You can modify the part of the proxy IP read, for example:

class RandomProxyMiddleware(HttpProxyMiddleware):

    def __init__(self, auth_encoding='utf-8', proxy_list=None):
        self.proxy = settings.PROXY

        # 将代理IP编码为'utf-8'格式
        self.proxy = [p.encode('utf-8') for p in self.proxy]

    def request(self, request, spider):
        # 随机选择一个代理IP
        proxy = random.choice(self.proxy)
        # 判断代理IP是否可用
        if self.check_proxy(proxy):
            print('当前使用的代理IP是:', proxy)
            request.meta['proxy'] = proxy

        else:
            self.process_request(request, spider)
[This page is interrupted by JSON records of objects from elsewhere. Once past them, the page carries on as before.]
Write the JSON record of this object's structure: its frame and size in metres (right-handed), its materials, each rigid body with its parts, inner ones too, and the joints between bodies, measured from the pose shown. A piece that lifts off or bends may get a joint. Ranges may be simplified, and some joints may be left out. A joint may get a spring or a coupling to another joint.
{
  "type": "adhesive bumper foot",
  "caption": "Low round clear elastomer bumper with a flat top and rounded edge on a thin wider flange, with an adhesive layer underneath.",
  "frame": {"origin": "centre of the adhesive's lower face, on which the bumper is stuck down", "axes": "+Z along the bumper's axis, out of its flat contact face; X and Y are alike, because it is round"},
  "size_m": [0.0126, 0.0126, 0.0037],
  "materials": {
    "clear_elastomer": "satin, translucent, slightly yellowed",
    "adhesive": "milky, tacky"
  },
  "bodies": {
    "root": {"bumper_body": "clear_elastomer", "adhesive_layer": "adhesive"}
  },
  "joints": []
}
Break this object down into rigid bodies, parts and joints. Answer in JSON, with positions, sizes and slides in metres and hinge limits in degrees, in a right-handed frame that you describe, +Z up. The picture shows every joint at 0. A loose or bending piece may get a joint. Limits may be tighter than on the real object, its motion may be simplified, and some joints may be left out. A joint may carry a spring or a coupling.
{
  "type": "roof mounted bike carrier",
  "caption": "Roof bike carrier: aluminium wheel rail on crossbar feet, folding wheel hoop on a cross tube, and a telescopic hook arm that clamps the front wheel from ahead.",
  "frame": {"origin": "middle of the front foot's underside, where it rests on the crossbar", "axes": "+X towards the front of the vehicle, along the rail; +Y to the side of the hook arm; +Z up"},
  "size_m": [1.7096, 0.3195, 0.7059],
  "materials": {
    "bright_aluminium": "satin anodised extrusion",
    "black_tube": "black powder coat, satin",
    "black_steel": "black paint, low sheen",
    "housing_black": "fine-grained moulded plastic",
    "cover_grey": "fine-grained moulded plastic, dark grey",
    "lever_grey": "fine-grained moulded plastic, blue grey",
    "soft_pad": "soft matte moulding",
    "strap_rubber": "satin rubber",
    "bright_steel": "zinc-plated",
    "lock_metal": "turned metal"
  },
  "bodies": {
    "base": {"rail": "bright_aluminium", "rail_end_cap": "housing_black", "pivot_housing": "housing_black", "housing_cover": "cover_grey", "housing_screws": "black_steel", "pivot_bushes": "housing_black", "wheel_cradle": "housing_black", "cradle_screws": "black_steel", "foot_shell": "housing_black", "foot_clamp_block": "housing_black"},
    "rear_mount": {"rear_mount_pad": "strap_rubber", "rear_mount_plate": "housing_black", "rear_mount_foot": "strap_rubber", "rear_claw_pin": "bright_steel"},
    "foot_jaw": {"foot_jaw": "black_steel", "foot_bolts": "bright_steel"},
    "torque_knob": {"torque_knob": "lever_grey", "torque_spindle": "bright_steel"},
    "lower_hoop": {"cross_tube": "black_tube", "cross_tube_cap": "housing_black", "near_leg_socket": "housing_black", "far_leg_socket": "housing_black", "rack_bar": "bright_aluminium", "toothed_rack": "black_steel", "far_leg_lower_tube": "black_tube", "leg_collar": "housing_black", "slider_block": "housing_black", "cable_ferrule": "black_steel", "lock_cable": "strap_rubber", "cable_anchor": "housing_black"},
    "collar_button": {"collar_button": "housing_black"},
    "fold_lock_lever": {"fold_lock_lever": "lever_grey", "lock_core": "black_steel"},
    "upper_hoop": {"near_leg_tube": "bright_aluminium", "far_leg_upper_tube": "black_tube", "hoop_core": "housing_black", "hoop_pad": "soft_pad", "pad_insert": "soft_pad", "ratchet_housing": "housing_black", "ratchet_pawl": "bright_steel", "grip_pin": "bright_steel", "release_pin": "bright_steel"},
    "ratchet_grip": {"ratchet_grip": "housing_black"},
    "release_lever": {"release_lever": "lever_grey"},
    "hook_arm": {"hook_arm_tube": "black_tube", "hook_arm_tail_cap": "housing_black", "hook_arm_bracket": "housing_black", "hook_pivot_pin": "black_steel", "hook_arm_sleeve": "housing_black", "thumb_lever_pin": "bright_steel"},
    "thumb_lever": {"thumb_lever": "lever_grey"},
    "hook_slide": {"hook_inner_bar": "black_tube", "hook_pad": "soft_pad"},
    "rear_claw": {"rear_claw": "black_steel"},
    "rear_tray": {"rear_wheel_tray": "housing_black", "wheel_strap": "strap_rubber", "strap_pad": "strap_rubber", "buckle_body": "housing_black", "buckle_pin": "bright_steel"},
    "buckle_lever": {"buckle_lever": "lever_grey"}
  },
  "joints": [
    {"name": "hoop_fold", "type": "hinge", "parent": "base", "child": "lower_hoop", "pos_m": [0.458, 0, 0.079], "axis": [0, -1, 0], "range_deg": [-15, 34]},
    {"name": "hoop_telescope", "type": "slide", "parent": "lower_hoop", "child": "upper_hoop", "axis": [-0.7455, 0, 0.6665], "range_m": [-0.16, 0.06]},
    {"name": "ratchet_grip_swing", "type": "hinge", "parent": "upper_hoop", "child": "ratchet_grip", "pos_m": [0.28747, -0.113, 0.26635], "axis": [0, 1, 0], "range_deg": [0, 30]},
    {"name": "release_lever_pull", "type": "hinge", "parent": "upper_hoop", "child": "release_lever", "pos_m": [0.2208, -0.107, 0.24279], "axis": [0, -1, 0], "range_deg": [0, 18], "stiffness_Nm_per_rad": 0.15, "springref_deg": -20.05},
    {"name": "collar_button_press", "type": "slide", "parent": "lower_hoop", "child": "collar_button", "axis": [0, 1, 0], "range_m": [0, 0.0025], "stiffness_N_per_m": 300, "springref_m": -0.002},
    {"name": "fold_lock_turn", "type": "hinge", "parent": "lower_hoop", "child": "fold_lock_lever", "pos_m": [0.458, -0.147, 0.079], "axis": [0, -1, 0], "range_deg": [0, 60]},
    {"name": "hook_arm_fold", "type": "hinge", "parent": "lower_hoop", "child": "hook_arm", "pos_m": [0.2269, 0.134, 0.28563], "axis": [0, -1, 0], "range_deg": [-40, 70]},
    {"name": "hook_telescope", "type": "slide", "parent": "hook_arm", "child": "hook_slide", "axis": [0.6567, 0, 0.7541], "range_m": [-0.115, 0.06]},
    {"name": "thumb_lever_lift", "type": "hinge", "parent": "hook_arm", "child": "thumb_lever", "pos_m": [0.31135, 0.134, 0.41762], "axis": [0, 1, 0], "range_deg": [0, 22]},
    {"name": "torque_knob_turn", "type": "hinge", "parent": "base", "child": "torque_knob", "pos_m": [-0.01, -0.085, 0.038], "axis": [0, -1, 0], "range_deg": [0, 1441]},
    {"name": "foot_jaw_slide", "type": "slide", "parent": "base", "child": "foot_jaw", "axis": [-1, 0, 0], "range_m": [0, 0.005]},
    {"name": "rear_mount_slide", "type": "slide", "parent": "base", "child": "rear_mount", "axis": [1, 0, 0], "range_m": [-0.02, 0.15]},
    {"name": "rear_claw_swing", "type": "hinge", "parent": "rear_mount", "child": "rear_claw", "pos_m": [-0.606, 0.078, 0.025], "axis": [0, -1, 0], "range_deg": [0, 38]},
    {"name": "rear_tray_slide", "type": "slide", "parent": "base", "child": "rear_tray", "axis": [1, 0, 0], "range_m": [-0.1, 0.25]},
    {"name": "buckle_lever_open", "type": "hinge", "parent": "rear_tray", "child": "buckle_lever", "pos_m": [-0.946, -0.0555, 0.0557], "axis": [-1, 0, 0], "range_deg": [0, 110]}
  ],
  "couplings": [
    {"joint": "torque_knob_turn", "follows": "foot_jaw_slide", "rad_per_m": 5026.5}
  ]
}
    def check_proxy(self, proxy):
        # 将代理IP解码为'utf-8'格式
        proxy = proxy.decode('utf-8')
        # 判断代理IP是否可用
        try:
            # 设置超时时间为3秒
            requests.get('https://www.eastmoney.com/', proxies={'http': proxy}, timeout=3)
            return True
        except:
            return False

In this example, we set the proxy IP encoding mode to 'utf-8' and encode and decode the proxy IP as it is read and used. Doing so should avoid this Unicode coding error.